Jurasko explained why this aspect is so important to have in a student head of Music Ministry. Jurasko said, “Music is supposed to be the handmaid of the liturgy. Music is not about us, music is always about the focus on Jesus, and what is appropriate, and what is beautiful, and Liz has that heart.”
Tkacik said that, while in other times of sharing her talent of music she might be more concerned with technique, when it comes to the playing music within the liturgy, “I’m not so concerned with the musicality of it, I’m much more concerned with ‘Am I praying?

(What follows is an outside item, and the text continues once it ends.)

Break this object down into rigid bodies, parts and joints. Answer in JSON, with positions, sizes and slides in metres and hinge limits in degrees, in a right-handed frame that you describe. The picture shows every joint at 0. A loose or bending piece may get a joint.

Is my team praying?’ And if so, the Holy Spirit is going to work because that’s the point of this.”
Following the promptings of the Holy Spirit is a consistent theme for Tkacik in leading music, both within the liturgy as well as within the context of praise and worship. “My goal is to facilitate an environment of prayer for everyone as specifically as I can … following the promptings of the Spirit for the body because different people pray in different ways,” said Tkacik.

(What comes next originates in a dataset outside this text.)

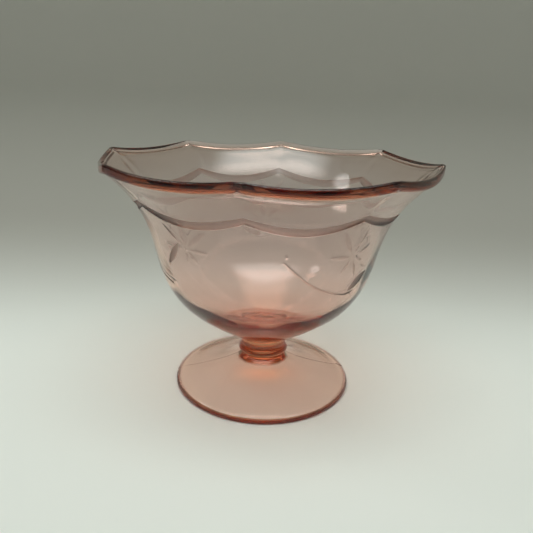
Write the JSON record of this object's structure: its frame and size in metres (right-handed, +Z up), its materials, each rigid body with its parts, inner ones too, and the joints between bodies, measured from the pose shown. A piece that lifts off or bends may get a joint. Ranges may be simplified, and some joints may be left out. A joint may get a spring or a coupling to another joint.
{
  "type": "footed candy dish",
  "caption": "Footed pressed-glass dish with a flared eight-sided bowl, beaded dipping rim, cut swag band, short spool stem and domed foot; holds sweets.",
  "frame": {"origin": "middle of the foot's resting ring, on the surface that the dish stands on", "axes": "+Z up along the dish's axis, with rim corners at azimuths of -7.6 degrees plus whole multiples of 45 degrees"},
  "size_m": [0.1574, 0.1574, 0.1143],
  "materials": {
    "pink_glass": "clear pink glass, fire-polished"
  },
  "bodies": {
    "root": {"bowl": "pink_glass", "stem": "pink_glass", "foot": "pink_glass"}
  },
  "joints": []
}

One of Tkacik’s close friends, Megan Reznicek, often experiences the fruit of Tkacik’s gift in times of personal praise and worship. “There’s something about Liz, not just her talent for music but the whole shebang of being able to lead us, to help us to enter into worshipping God … giving us the right mindset and prayerful atmosphere,” said Reznicek, a quality that is not just a talent but a God-given gift.
Tkacik learned the importance of following the Holy Spirit in a large way through being the music leader of Festivals of Praise (FOP) during her semester abroad in Austria. “I really learned how to make it not about me, including my mistakes,” Tkacik said. Although profoundly talented at leading music, Tkacik first struggled to lead the Festivals of Praise because she felt her gifts were more suited for music within the liturgy. However, at the request of the music directors there, Tkacik agreed to help out.
After the first FOP, she and the rest of her team discussed how they felt it had not gone as well as it could have. “I took all this fault upon myself. There were no disasters, it was just like, ‘Did we really follow the Holy Spirit?’ and I almost quit,” Tkacik said. “But I really learned my music is not for myself and it’s not about myself. … Primarily it’s for the Church.”
After personally experiencing growth in her gift through perseverance and handing it over to God, Tkacik is able to call that same process out of the music leaders whom she is in charge of. Jurasko notices this in her student head. “Her strength is her leadership and her ability not only to bring out the best in others but to work well with others,” Jurasko said. Tkacik is able to do this not because she has musical talent but because she has a heart for others, which inclines her to meet them where they are and to know when and where to encourage them.
Hidalgo said that Tkacik has definitely empowered her as a musician. Hidalgo had only been playing music for a year when Tkacik personally approached her and asked her to be a music lead. “I just freaked out because I didn’t feel ready to be a lead and probably wasn’t,” said Hidalgo, “but she was just so encouraging and so kind and just really uplifted me.”
“I remember I did a piano solo on Good Friday and when it came time for me to start the song, she just looked at me and she was like, ‘whenever you’re ready’ and just looked at me like she just knew, she knew that I could do it,” Hidalgo said fervently, her eyes wide in remembering the gravity of that moment. “That just built me up so much and she just constantly reminded us of how real grace is in the liturgy and that I don’t need to be afraid … because even if I make a mistake, Jesus is still present,” Hidalgo said.
Inspiring leadership in others is a steady goal for Tkacik. “I try to give everyone as much opportunity as possible to lead things … because most of the musicians in Music Ministry are also musicians at their home parishes and if they can learn and grow here, that will definitely positively impact parishes at home,” Tkacik said.
It was the music group at her own home parish in high school that actually spurred Tkacik’s personal conversion. “I was like ‘if I have to go to Mass I might as well sing because I like to sing,’” Tkacik said, impersonating a comedic, high-falsetto interpretation of her high school self. “That’s how I first met the people who actually showed me what love is.”
“Very tangibly, literally, music is what caused ultimately me to convert. … Ever since then it’s been so easy to give my whole self to God while I’m singing,” said Tkacik.
Although the conversion to living an authentic Christian life did not come until high school, Tkacik said she has known since a very young age that music would always be an important part of her life. “I literally don’t remember a time in my life before I did music,” Tkacik said.
Tkacik has been taking piano lessons since age 4 and voice lessons since age 5. Her mother apparently noticed Tkacik had a talent that needed to be cultivated after the two of them had watched “The Sound of Music” a couple of times and little Liz walked right over to her play piano and plunked out the melody to “Do-Re-Mi.”
Reznicek affirms that music will most probably continue to play a large role in Tkacik’s life. “It’s always going to be a gift that is present and open to the world, so I’m excited to see what happens with that,” Reznicek said.
Tkacik is planning on being a missionary in Russia the summer after she graduates, but after that, her long-term goal is to one day work for the Vigil Project, a community of artists who create music, share resources and put on retreats for parishes as well as other music leaders.
Although there are no firm plans in place to lead to that dream job, there is a certain peace about Tkacik as she thinks about her future, definitely stemming from her recognition of where her gift comes from. “It’s not about me, I’m not the one doing the work. The Holy Spirit is,” said Tkacik.